§ **The exercise**: Determine how many lines contain the string "follow". Reply with that figure and nothing else.

─── Information provided ───

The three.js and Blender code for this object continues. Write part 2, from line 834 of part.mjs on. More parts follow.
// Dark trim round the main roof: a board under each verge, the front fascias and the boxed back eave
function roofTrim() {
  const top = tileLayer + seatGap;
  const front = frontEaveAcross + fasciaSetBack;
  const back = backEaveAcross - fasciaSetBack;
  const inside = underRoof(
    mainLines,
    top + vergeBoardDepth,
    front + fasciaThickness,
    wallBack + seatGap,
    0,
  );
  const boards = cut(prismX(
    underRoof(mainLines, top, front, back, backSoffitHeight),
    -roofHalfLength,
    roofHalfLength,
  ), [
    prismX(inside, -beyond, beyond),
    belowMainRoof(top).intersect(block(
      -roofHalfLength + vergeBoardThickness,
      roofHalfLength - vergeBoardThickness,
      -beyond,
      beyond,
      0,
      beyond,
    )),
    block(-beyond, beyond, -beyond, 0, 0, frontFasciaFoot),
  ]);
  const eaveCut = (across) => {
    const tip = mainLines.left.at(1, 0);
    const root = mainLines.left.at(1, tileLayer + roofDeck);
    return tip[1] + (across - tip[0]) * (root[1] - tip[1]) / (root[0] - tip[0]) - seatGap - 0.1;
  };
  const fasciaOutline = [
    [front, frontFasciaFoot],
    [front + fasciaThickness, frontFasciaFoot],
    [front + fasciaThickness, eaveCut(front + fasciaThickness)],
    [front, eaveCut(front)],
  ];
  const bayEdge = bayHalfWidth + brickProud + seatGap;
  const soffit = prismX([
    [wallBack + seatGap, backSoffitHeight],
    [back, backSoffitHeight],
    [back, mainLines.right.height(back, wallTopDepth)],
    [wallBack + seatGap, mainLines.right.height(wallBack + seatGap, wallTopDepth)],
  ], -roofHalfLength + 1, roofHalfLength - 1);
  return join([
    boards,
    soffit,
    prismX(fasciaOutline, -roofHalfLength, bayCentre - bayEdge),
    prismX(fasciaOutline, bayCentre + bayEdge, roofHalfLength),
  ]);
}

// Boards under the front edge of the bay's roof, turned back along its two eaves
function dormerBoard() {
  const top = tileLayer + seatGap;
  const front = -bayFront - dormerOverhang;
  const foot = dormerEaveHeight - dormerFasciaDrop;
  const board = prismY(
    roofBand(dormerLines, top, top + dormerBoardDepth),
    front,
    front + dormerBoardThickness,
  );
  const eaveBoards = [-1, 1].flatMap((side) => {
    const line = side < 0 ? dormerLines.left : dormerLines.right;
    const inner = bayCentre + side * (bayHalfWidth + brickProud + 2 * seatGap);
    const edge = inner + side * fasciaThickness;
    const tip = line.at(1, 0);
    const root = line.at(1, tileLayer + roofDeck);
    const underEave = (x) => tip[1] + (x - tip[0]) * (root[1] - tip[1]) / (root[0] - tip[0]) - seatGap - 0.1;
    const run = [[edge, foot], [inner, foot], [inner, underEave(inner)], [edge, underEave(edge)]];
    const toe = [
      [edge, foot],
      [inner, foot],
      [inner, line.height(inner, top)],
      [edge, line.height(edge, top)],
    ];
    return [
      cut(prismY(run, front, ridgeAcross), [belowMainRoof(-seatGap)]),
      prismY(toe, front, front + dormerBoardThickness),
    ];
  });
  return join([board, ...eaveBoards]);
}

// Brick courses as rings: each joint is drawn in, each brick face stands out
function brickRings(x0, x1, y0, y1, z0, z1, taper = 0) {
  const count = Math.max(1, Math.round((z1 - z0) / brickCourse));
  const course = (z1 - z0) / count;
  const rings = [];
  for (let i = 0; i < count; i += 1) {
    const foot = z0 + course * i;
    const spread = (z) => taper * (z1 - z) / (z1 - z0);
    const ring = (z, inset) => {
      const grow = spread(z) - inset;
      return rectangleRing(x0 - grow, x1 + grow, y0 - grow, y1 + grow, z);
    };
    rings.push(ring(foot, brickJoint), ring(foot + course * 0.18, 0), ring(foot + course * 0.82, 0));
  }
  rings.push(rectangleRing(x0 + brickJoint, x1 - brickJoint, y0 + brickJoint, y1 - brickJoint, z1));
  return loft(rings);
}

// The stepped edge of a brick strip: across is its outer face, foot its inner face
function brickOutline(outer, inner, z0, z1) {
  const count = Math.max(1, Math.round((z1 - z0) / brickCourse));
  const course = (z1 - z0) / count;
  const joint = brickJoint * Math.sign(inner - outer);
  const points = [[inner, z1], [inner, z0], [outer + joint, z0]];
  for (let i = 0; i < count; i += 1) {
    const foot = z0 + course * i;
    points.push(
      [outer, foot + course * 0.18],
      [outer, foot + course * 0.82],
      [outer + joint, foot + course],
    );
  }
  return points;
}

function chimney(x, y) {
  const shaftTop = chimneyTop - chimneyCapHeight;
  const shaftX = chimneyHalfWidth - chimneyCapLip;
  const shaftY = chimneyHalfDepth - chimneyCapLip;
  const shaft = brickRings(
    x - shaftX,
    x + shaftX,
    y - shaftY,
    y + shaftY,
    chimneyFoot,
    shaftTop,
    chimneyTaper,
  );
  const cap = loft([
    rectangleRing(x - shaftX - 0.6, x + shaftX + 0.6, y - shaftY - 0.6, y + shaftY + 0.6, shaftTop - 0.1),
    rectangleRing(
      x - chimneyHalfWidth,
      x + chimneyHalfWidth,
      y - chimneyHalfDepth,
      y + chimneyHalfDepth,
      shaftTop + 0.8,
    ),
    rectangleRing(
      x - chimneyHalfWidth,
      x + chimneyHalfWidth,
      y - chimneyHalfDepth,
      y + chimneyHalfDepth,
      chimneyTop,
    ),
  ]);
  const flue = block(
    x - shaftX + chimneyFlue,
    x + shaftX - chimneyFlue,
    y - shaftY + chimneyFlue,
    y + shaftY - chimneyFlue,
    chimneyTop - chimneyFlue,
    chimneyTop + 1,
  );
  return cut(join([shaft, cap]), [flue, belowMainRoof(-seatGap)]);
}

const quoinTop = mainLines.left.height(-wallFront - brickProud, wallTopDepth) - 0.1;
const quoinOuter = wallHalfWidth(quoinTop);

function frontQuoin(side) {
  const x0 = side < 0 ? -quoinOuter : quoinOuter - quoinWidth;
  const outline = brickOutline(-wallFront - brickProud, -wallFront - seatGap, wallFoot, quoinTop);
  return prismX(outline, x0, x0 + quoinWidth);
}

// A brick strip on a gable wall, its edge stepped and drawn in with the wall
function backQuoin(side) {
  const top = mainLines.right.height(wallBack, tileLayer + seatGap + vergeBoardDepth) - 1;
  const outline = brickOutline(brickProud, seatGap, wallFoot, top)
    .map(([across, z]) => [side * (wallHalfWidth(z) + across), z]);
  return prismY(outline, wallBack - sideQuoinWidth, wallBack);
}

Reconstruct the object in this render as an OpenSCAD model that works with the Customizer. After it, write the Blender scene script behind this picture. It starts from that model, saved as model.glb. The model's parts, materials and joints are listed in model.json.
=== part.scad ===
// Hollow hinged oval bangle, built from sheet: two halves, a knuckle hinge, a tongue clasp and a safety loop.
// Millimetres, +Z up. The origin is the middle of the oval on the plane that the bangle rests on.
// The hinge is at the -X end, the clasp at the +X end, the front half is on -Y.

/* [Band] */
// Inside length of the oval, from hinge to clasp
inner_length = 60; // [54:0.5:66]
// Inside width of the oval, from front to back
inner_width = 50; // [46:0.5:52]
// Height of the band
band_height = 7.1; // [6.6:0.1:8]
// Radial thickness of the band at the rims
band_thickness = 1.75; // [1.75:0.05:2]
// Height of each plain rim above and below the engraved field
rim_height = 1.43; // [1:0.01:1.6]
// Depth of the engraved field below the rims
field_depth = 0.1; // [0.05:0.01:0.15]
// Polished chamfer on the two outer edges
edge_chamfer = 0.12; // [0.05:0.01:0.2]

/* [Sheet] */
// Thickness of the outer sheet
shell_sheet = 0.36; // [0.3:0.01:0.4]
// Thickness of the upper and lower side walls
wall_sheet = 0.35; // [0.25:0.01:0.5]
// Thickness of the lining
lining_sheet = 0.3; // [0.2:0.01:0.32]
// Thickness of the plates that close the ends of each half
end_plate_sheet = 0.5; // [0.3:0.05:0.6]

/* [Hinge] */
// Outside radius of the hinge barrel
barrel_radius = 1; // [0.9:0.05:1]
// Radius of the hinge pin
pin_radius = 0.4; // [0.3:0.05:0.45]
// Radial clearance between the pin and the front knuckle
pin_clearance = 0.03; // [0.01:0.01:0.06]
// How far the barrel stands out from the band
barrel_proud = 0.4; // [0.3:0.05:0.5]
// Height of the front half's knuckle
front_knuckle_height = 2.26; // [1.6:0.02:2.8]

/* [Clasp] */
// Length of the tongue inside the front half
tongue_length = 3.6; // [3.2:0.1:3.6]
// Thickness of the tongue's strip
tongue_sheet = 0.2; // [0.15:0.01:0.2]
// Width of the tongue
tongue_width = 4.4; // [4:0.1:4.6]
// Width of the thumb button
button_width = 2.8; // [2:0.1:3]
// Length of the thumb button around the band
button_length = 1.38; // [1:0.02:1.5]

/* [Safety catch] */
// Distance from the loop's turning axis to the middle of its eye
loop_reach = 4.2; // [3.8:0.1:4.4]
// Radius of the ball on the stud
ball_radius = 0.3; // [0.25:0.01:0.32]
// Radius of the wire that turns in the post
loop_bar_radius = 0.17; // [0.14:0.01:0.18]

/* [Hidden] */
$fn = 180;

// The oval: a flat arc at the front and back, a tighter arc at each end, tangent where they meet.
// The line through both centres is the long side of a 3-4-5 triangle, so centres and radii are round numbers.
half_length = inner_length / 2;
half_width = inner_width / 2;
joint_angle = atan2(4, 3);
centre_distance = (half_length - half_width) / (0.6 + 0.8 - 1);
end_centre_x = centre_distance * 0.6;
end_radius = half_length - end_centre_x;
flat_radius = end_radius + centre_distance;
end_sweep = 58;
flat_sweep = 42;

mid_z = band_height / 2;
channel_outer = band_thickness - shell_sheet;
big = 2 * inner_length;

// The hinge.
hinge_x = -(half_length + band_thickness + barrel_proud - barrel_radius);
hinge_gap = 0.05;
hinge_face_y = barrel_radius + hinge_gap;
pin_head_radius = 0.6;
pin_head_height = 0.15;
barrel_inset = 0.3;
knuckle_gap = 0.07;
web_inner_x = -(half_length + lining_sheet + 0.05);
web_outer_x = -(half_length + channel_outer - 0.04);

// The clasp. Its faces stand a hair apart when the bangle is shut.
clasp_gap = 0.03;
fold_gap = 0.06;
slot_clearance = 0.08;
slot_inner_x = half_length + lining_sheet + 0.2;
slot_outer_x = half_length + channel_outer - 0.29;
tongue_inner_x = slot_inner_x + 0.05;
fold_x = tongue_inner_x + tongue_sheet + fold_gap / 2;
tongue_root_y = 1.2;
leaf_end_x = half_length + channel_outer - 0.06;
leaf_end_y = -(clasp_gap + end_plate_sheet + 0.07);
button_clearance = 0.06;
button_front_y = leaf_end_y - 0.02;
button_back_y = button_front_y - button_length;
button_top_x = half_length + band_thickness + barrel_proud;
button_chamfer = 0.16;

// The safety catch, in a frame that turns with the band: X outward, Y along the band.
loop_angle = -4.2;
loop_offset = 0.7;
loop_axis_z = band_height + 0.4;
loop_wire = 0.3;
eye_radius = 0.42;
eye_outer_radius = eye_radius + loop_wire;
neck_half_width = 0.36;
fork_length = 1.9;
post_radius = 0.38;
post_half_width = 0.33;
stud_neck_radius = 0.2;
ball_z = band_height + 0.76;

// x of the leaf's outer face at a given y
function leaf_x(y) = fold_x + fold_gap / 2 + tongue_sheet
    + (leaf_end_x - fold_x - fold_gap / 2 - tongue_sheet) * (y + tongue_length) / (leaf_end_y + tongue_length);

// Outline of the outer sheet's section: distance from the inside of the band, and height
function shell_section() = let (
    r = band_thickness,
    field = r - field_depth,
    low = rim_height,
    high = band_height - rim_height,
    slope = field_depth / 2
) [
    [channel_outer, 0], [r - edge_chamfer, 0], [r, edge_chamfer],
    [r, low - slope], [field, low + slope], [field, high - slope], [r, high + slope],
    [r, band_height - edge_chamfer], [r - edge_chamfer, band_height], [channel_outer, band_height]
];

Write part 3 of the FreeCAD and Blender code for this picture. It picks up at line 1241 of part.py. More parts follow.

───

§ **Expected output**: 2